Exercise task
Extract exactly those lines that lie between the start of the material and the line with "return radius", including both boundary lines and no others.

Dataset section
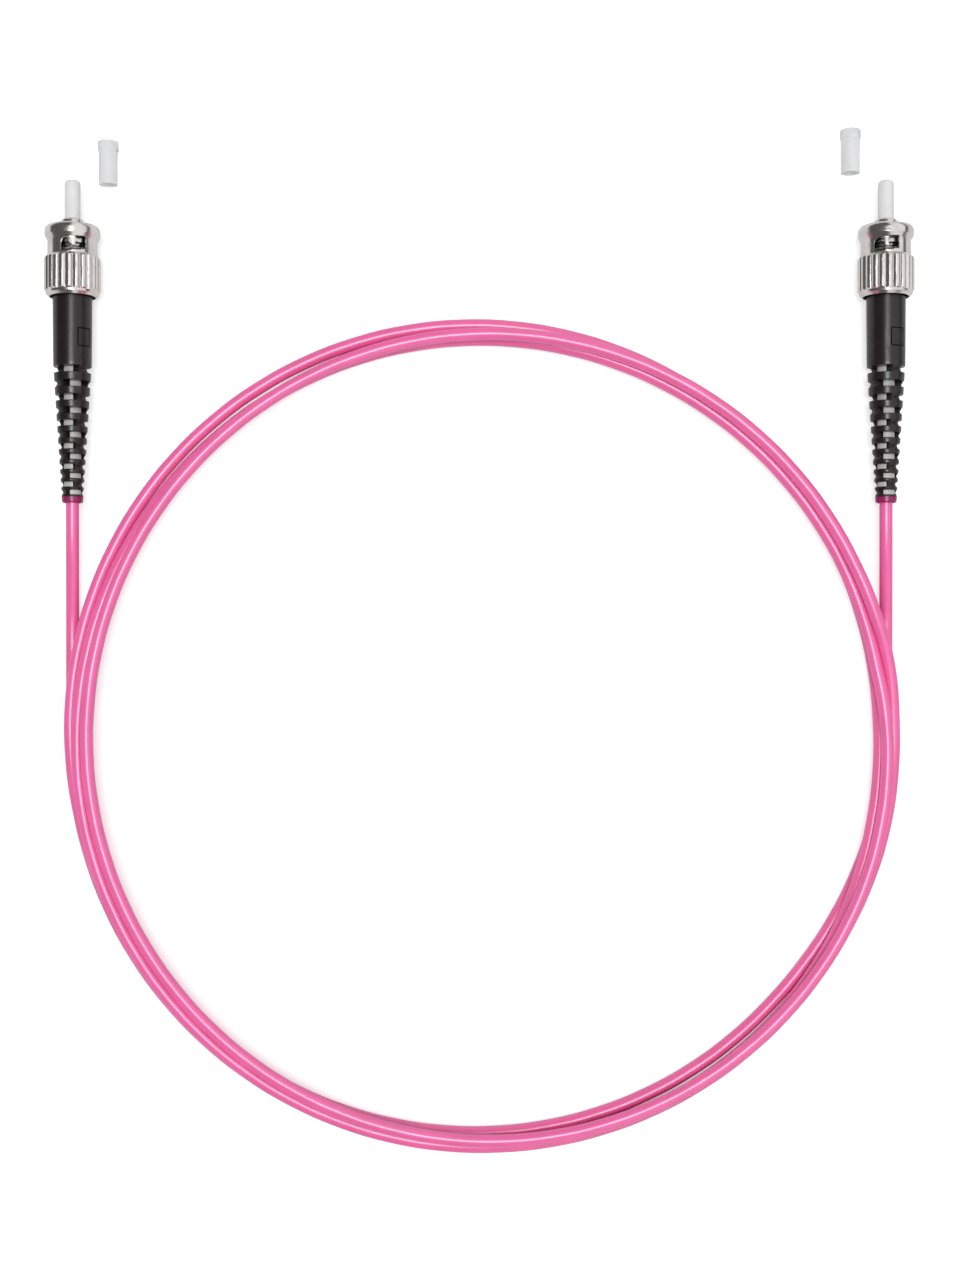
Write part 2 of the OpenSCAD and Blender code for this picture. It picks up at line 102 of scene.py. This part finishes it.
def laid_radius(turn, angle):
    """Radius of each point before the strands push each other aside."""
    floor_x = lead_x(CORD_D / 2)
    coil_end = COIL_START + 360 * COIL_TURNS
    before = np.radians(np.minimum(angle - COIL_START, 0))
    after = np.radians(np.maximum(angle - coil_end, 0))
    radius = (floor_x + COIL_X) / np.cos(before) + WIDENING * np.maximum(turn, 0)
    # Each ring with the turns between which the cord goes over to it; the last one is the right lead
    rings = [
        (ring_radius(angle, 1.43, -12), 0.42, 0.50),
        (ring_radius(angle, 1.16, -92), 1.40, 1.56),
        (ring_radius(angle, 1.51, 136), 2.40, 2.56),
        ((floor_x - COIL_X) / np.cos(after), 3.38, 3.50),
    ]
    for ring, start, end in rings:
        radius += smoothstep(turn, start, end) * (ring - radius)
    return radius


def laid_height(turn):
    """The first half turn lies on the floor; each later ring starts a layer up and settles."""
    height = CORD_D / 2 + TOP_LAYER * smoothstep(turn, 0.5, 0.6)
    for start, end in ((1.44, 1.54), (2.44, 2.54), (3.40, 3.48)):
        height -= LAYER_STEP * smoothstep(turn, start, end)
    return np.maximum(height, CORD_D / 2)


def settle(radius, height, laid, lean, fixed, pairs, steps, drop, smoothing):
    """Lets the strands drop until they rest on the floor and on each other."""
    pull, give = 0.3, 0.3           # shares of a distance that are made good at a time
    pushes = 3                      # rounds of pushing after each drop
    tiny = 1e-9                     # keeps the division below from one by zero
    first, second = pairs
    for _ in range(steps):
        height -= drop
        radius += pull * (laid - lean * (height - CORD_D / 2) - radius)
        for value in (radius, height):
            value[1:-1] += smoothing * (value[:-2] + value[2:] - 2 * value[1:-1])
        for _ in range(pushes):
            across = radius[second] - radius[first]
            up = height[second] - height[first]
            distance = np.hypot(across, up) + tiny
            push = give * np.maximum(0, CORD_D - distance) / distance
            np.add.at(radius, first, -push * across)
            np.add.at(radius, second, push * across)
            np.add.at(height, first, -push * up)
            np.add.at(height, second, push * up)
            radius[fixed] = laid[fixed]
            np.maximum(height, CORD_D / 2, out=height)


def coil_points():
    """Points of the coil's turns, counter-clockwise from the left lead to the right one."""
    step = np.arange(-LEAD_STEPS, int(COIL_TURNS * STEPS_PER_TURN) + LEAD_STEPS + 1)
    turn = step / STEPS_PER_TURN
    angle = COIL_START + 360 * turn
    laid = laid_radius(turn, angle)
    # The first crossing starts 1 mm further out, so the strands slide past each other
    radius = laid + smoothstep(turn, 0.46, 0.54) * (1 - smoothstep(turn, 0.58, 0.66))
    height = laid_height(turn)
    fixed = (turn <= 0) | (turn >= COIL_TURNS)
    first, second = np.triu_indices(len(step), 1)
    side_by_side = (second - first) % STEPS_PER_TURN == 0
    pairs = first[side_by_side], second[side_by_side]
    # Upper strands lie closer in, and more so on the side away from the connectors
    lean = np.where(fixed, 0, 0.228 - 0.054 * np.sin(np.radians(angle)))
    for steps, drop, smoothing in ((1500, 0.006, 0.25), (500, 0.0015, 0.3)):
        settle(radius, height, laid, lean, fixed, pairs, steps, drop, smoothing)
    x = COIL_X + radius * np.cos(np.radians(angle))
    y = COIL_Y + radius * np.sin(np.radians(angle))
    return np.column_stack([x, y, height])[::STEPS_PER_POINT]


def tube_mesh(curve):
    """The curve's own surface, as a mesh."""
    maker = bpy.data.objects.new("maker", curve)
    scene.collection.objects.link(maker)
    made = maker.evaluated_get(bpy.context.evaluated_depsgraph_get())
    mesh = bpy.data.meshes.new_from_object(made)
    bpy.data.objects.remove(maker)
    bpy.data.curves.remove(curve)
    mesh.name = "cord"
    return mesh


def add_cord():
    """One cord from boot to boot: left lead, coil, right lead."""
    left = [(-lead_x(z), y, z) for y, z in LEAD]
    right = [(lead_x(z), y, z) for y, z in reversed(LEAD)]
    points = np.vstack([left, coil_points(), right]) * MM
    curve = bpy.data.curves.new("cord", "CURVE")
    curve.dimensions = "3D"
    curve.bevel_depth = CORD_D / 2 * MM
    curve.bevel_resolution = 6
    curve.resolution_u = 4
    curve.use_fill_caps = True
    spline = curve.splines.new("BEZIER")
    spline.bezier_points.add(len(points) - 1)
    for point, place in zip(spline.bezier_points, points):
        point.co = place
        point.handle_left_type = point.handle_right_type = "AUTO"
    cord = bpy.data.objects.new("cord", tube_mesh(curve))
    scene.collection.objects.link(cord)
    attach(cord, "cord_set")
    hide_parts("cord_left_lead", "cord_coil", "cord_right_lead")
    return cord


add_camera()
cord = add_cord()


# ---- materials ----

def feed(tree, socket, value):
    """Links a socket to another node's output, or sets it to a constant."""
    if isinstance(value, bpy.types.NodeSocket):
        tree.links.new(value, socket)
    else:
        socket.default_value = value


def join(tree, node, **values):
    """Feeds the inputs of a node, by name."""
    for name, value in values.items():
        feed(tree, node.inputs[name.replace("_", " ")], value)


def math_node(tree, operation, *values):
    node = tree.nodes.new("ShaderNodeMath")
    node.operation = operation
    for socket, value in zip(node.inputs, values):
        feed(tree, socket, value)
    return node.outputs[0]


def ramp(tree, value, start, end, low=0.0, high=1.0):
    """low before start, high after end, and smooth between them."""
    node = tree.nodes.new("ShaderNodeMapRange")
    node.interpolation_type = "SMOOTHSTEP"
    join(tree, node, Value=value, From_Min=start, From_Max=end, To_Min=low, To_Max=high)
    return node.outputs[0]


def mix_color(tree, share, first, second):
    """A Mix node set to colours: its colour inputs are numbers 6 and 7, its colour output number 2."""
    node = tree.nodes.new("ShaderNodeMix")
    node.data_type = "RGBA"
    for index, value in ((0, share), (6, first), (7, second)):
        feed(tree, node.inputs[index], value)
    return node.outputs[2]


def object_place(tree):
    return tree.nodes.new("ShaderNodeTexCoord").outputs["Object"]


def new_material(name, color, roughness, metallic=0.0, shade=0.85, size_mm=1.5, grain=0.05,
                 edge_mm=0.0, **sockets):
    """A finish that varies slightly: patches of a darker shade, and of a rougher surface."""
    material = bpy.data.materials.new(name)
    material.use_nodes = True
    tree = material.node_tree
    shader = tree.nodes["Principled BSDF"]
    noise = tree.nodes.new("ShaderNodeTexNoise")
    join(tree, noise, Vector=object_place(tree), Scale=1 / (size_mm * MM), Detail=3.0)
    patches = ramp(tree, noise.outputs[0], 0.35, 0.65)
    darker = tuple(shade * channel for channel in color)
    smoothest, roughest = roughness - grain / 2, roughness + grain / 2
    join(tree, shader, Metallic=metallic,
         Base_Color=mix_color(tree, patches, (*color, 1), (*darker, 1)),
         Roughness=ramp(tree, noise.outputs[0], 0.3, 0.7, smoothest, roughest), **sockets)
    if edge_mm:
        edge = tree.nodes.new("ShaderNodeBevel")
        edge.samples = 6
        join(tree, edge, Radius=edge_mm * MM)
        join(tree, shader, Normal=edge.outputs[0])
    return material


def tint_along_y(material, color, start_mm, end_mm):
    """Goes over to another colour along the piece's own length."""
    tree = material.node_tree
    shader = tree.nodes["Principled BSDF"]
    base = shader.inputs["Base Color"].links[0].from_socket
    split = tree.nodes.new("ShaderNodeSeparateXYZ")
    join(tree, split, Vector=object_place(tree))
    share = ramp(tree, split.outputs["Y"], start_mm * MM, end_mm * MM)
    join(tree, shader, Base_Color=mix_color(tree, share, (*color, 1), base))


def paint_slot_shade(material, reach_mm):
    """Painted shade: light hardly gets into narrow slots, so their colour is painted darker than the
    surface round them and their reflections are made weaker.
    """
    tree = material.node_tree
    shader = tree.nodes["Principled BSDF"]
    base = shader.inputs["Base Color"].links[0].from_socket
    hidden = tree.nodes.new("ShaderNodeAmbientOcclusion")
    hidden.samples = 8
    join(tree, hidden, Distance=reach_mm * MM, Color=base)
    unshaded_share = ramp(tree, hidden.outputs["AO"], 0.35, 0.95)
    join(tree, shader, Base_Color=mix_color(tree, unshaded_share, (0, 0, 0, 1), base),
         Specular_IOR_Level=math_node(tree, "MULTIPLY", unshaded_share, 0.5))


def dress(material, *nodes):
    """Gives CAD nodes a finish."""
    for name in nodes:
        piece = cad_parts[name]
        piece.data.materials.clear()
        piece.data.materials.append(material)


boot_rubber = new_material(
    "boot_rubber", (0.016, 0.010, 0.013), 0.3, shade=0.7, grain=0.06, edge_mm=0.08)
tint_along_y(boot_rubber, (0.28, 0.01, 0.10), -29.5, -29.2)     # the last rib goes over to magenta
# painted shade in the boot's slots
paint_slot_shade(boot_rubber, 1.0)

# Finishes of the pieces that each connector has
FINISHES = {
    ("coupling_nut",): new_material(
        "nickel", (0.80, 0.76, 0.73), 0.2, 1.0, shade=0.9, grain=0.08, edge_mm=0.09),
    ("ferrule_holder", "thrust_washer"): new_material(
        "holder_metal", (0.78, 0.75, 0.72), 0.16, 1.0, shade=0.9, edge_mm=0.08),
    ("spring", "retaining_ring"): new_material("steel", (0.7, 0.7, 0.72), 0.25, 1.0),
    ("crimp_sleeve",): new_material("crimp_metal", (0.72, 0.7, 0.66), 0.35, 1.0),
    ("ferrule",): new_material("ceramic", (0.74, 0.74, 0.74), 0.2, shade=0.96),
    ("boot",): boot_rubber,
    ("boot_liner",): new_material("liner_plastic", (0.55, 0.55, 0.54), 0.45),
    # the caps also glow faintly: painted light that keeps them pale
    ("dust_cap",): new_material(
        "cap_plastic", (0.97, 0.975, 0.98), 0.3, shade=0.98, Transmission_Weight=0.6, IOR=1.3,
        Emission_Color=(1, 1, 1, 1), Emission_Strength=0.03),
    ("aramid_yarn",): new_material("aramid", (0.9, 0.65, 0.15), 0.7, size_mm=0.4),
    ("buffer",): new_material("buffer_plastic", (0.85, 0.85, 0.85), 0.5),
    ("fibre",): new_material("glass", (0.9, 0.94, 0.97), 0.05, shade=0.97),
}
for parts, finish in FINISHES.items():
    dress(finish, *(f"{end}_{part}" for end in ENDS for part in parts))
cord.data.materials.append(new_material(
    "jacket", (0.87, 0.13, 0.38), 0.3, shade=0.93, size_mm=6.0, grain=0.04, Specular_IOR_Level=1.0))


# ---- floor, lights and view ----

def add_floor():
    half = FLOOR_HALF
    mesh = bpy.data.meshes.new("floor")
    corners = [(-half, -half, 0), (half, -half, 0), (half, half, 0), (-half, half, 0)]
    mesh.from_pydata(corners, [], [(0, 1, 2, 3)])
    floor = bpy.data.objects.new("floor", mesh)
    scene.collection.objects.link(floor)
    paper = new_material("floor", (0.7, 0.7, 0.7), 0.9, shade=0.995, size_mm=40,
                         Emission_Color=(1, 1, 1, 1), Specular_IOR_Level=0.1)
    # White to the camera alone: it puts no light on the object
    tree = paper.node_tree
    path = tree.nodes.new("ShaderNodeLightPath")
    join(tree, tree.nodes["Principled BSDF"],
         Emission_Strength=math_node(tree, "MULTIPLY", path.outputs["Is Camera Ray"], 0.5))
    mesh.materials.append(paper)


def add_light(name, place, size, power):
    """A square lamp that faces the object."""
    light = bpy.data.objects.new(name, bpy.data.lights.new(name, "AREA"))
    light.data.size = size
    light.data.energy = power
    light.location = place
    light.rotation_euler = (-Vector(place)).to_track_quat("-Z", "Y").to_euler()
    scene.collection.objects.link(light)
    return light


def add_world():
    """White all round, but shiny surfaces see a dark room with a bright panel on the right."""
    world = bpy.data.worlds.new("studio")
    world.use_nodes = True
    tree = world.node_tree
    direction = tree.nodes.new("ShaderNodeSeparateXYZ")
    place = tree.nodes.new("ShaderNodeTexCoord")
    join(tree, direction, Vector=place.outputs["Generated"])
    # Lean of a direction to the right, in degrees from straight up
    lean = math_node(tree, "ARCTAN2", direction.outputs["X"], direction.outputs["Z"])
    lean = math_node(tree, "MULTIPLY", lean, math.degrees(1))
    panel = math_node(tree, "MULTIPLY", ramp(tree, lean, 5, 9),
                      math_node(tree, "SUBTRACT", 1, ramp(tree, lean, 70, 76)))
    room = math_node(tree, "MULTIPLY_ADD", panel, 0.8, 0.1)
    path = tree.nodes.new("ShaderNodeLightPath")
    glossy = path.outputs["Is Glossy Ray"]
    plain = math_node(tree, "MULTIPLY", math_node(tree, "SUBTRACT", 1, glossy), 0.5)
    strength = math_node(tree, "MULTIPLY_ADD", glossy, room, plain)
    strength = math_node(tree, "MULTIPLY_ADD", path.outputs["Is Camera Ray"], 0.5, strength)
    join(tree, tree.nodes["Background"], Color=(1, 1, 1, 1), Strength=strength)
    scene.world = world


add_floor()
add_world()
# Both lamps hang above the object; the wide one makes no highlights
add_light("key", (0.0, -0.03, 0.95), 0.3, 3.8)
fill = add_light("fill", (0.0, 0.0, 1.0), 1.0, 2.5)
fill.visible_glossy = False
scene.view_settings.view_transform = "Standard"
bpy.context.view_layer.update()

Task response
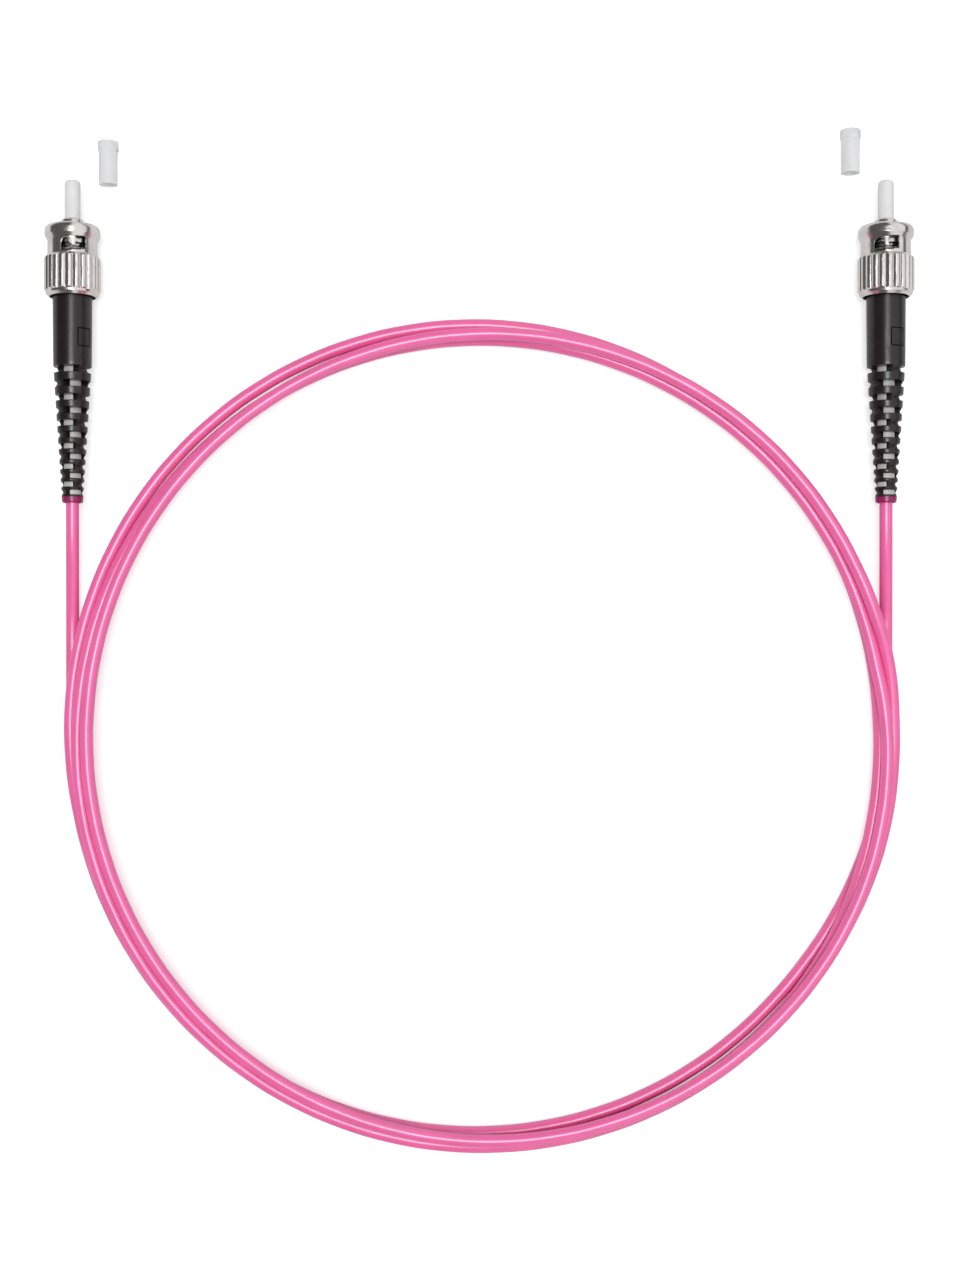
Write part 2 of the OpenSCAD and Blender code for this picture. It picks up at line 102 of scene.py. This part finishes it.
def laid_radius(turn, angle):
    """Radius of each point before the strands push each other aside."""
    floor_x = lead_x(CORD_D / 2)
    coil_end = COIL_START + 360 * COIL_TURNS
    before = np.radians(np.minimum(angle - COIL_START, 0))
    after = np.radians(np.maximum(angle - coil_end, 0))
    radius = (floor_x + COIL_X) / np.cos(before) + WIDENING * np.maximum(turn, 0)
    # Each ring with the turns between which the cord goes over to it; the last one is the right lead
    rings = [
        (ring_radius(angle, 1.43, -12), 0.42, 0.50),
        (ring_radius(angle, 1.16, -92), 1.40, 1.56),
        (ring_radius(angle, 1.51, 136), 2.40, 2.56),
        ((floor_x - COIL_X) / np.cos(after), 3.38, 3.50),
    ]
    for ring, start, end in rings:
        radius += smoothstep(turn, start, end) * (ring - radius)
    return radius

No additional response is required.